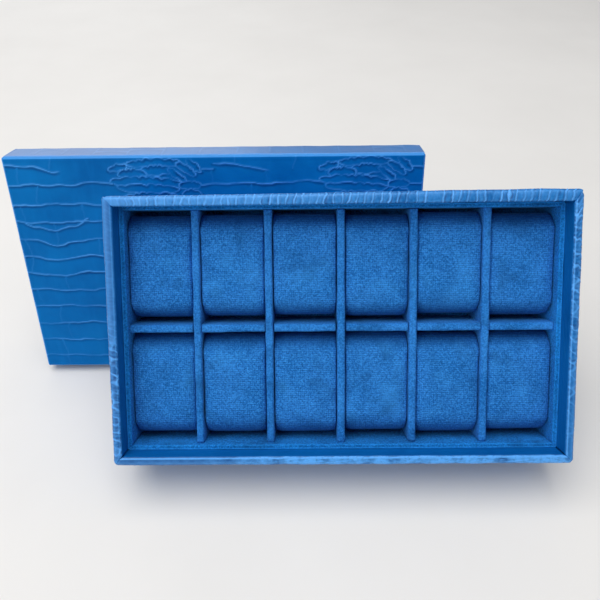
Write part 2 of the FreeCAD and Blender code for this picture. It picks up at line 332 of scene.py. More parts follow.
def open_box(low, high, radius, step, thick):
    """A lid of sheet with rounded edges, open below: points, outward directions and faces."""
    middle = (low + high) / 2
    half = (high - low) / 2
    bend = radius * (1 - np.tan(np.linspace(0, math.pi / 4, 5)))
    rise = np.concatenate([spaced(low[2], high[2] - radius, 1.0), (high[2] - bend)[1:]])
    lines = [edge_lines(half[0], radius, step), edge_lines(half[1], radius, step), rise]
    square, faces, numbers = box_skin(lines, [BOX_TOP, *BOX_SIDES])
    reach = half[:2] - radius
    core = square.copy()
    core[:, :2] = np.clip(square[:, :2], -reach, reach)
    core[:, 2] = np.minimum(square[:, 2], high[2] - radius)
    points, away = rounded(square, core, radius)
    points[:, :2] += middle[:2]
    low_edge = numbers[:, :, 0]
    hem = np.concatenate([low_edge[:, 0], low_edge[-1, 1:], low_edge[-2::-1, -1], low_edge[0, -2:0:-1]])
    inner = points[hem].copy()
    inner[:, :2] = np.clip(inner[:, :2], low[:2] + thick, high[:2] - thick)
    inner_top = inner.copy()
    inner_top[:, 2] = high[2] - thick
    count = len(hem)
    ring = len(points) + np.arange(count)
    faces = faces.tolist()
    for lower, upper in ((hem, ring), (ring, ring + count)):
        faces += np.stack([lower, np.roll(lower, -1), np.roll(upper, -1), upper], 1).tolist()
    faces.append((ring + count).tolist())
    hidden = np.tile([0.0, 0.0, -1.0], (2 * count, 1))
    return np.concatenate([points, inner, inner_top]), np.concatenate([away, hidden]), faces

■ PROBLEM
Quote each line of the data above exactly as written.

■ ANSWER FOR THIS EXERCISE
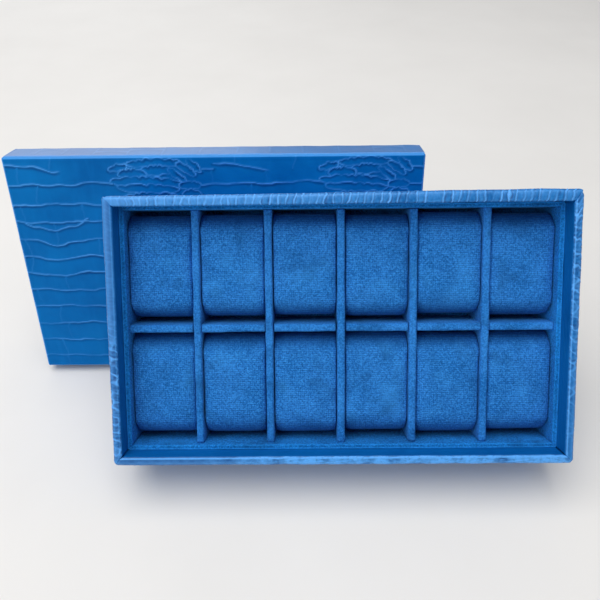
Write part 2 of the FreeCAD and Blender code for this picture. It picks up at line 332 of scene.py. More parts follow.
def open_box(low, high, radius, step, thick):
    """A lid of sheet with rounded edges, open below: points, outward directions and faces."""
    middle = (low + high) / 2
    half = (high - low) / 2
    bend = radius * (1 - np.tan(np.linspace(0, math.pi / 4, 5)))
    rise = np.concatenate([spaced(low[2], high[2] - radius, 1.0), (high[2] - bend)[1:]])
    lines = [edge_lines(half[0], radius, step), edge_lines(half[1], radius, step), rise]
    square, faces, numbers = box_skin(lines, [BOX_TOP, *BOX_SIDES])
    reach = half[:2] - radius
    core = square.copy()
    core[:, :2] = np.clip(square[:, :2], -reach, reach)
    core[:, 2] = np.minimum(square[:, 2], high[2] - radius)
    points, away = rounded(square, core, radius)
    points[:, :2] += middle[:2]
    low_edge = numbers[:, :, 0]
    hem = np.concatenate([low_edge[:, 0], low_edge[-1, 1:], low_edge[-2::-1, -1], low_edge[0, -2:0:-1]])
    inner = points[hem].copy()
    inner[:, :2] = np.clip(inner[:, :2], low[:2] + thick, high[:2] - thick)
    inner_top = inner.copy()
    inner_top[:, 2] = high[2] - thick
    count = len(hem)
    ring = len(points) + np.arange(count)
    faces = faces.tolist()
    for lower, upper in ((hem, ring), (ring, ring + count)):
        faces += np.stack([lower, np.roll(lower, -1), np.roll(upper, -1), upper], 1).tolist()
    faces.append((ring + count).tolist())
    hidden = np.tile([0.0, 0.0, -1.0], (2 * count, 1))
    return np.concatenate([points, inner, inner_top]), np.concatenate([away, hidden]), faces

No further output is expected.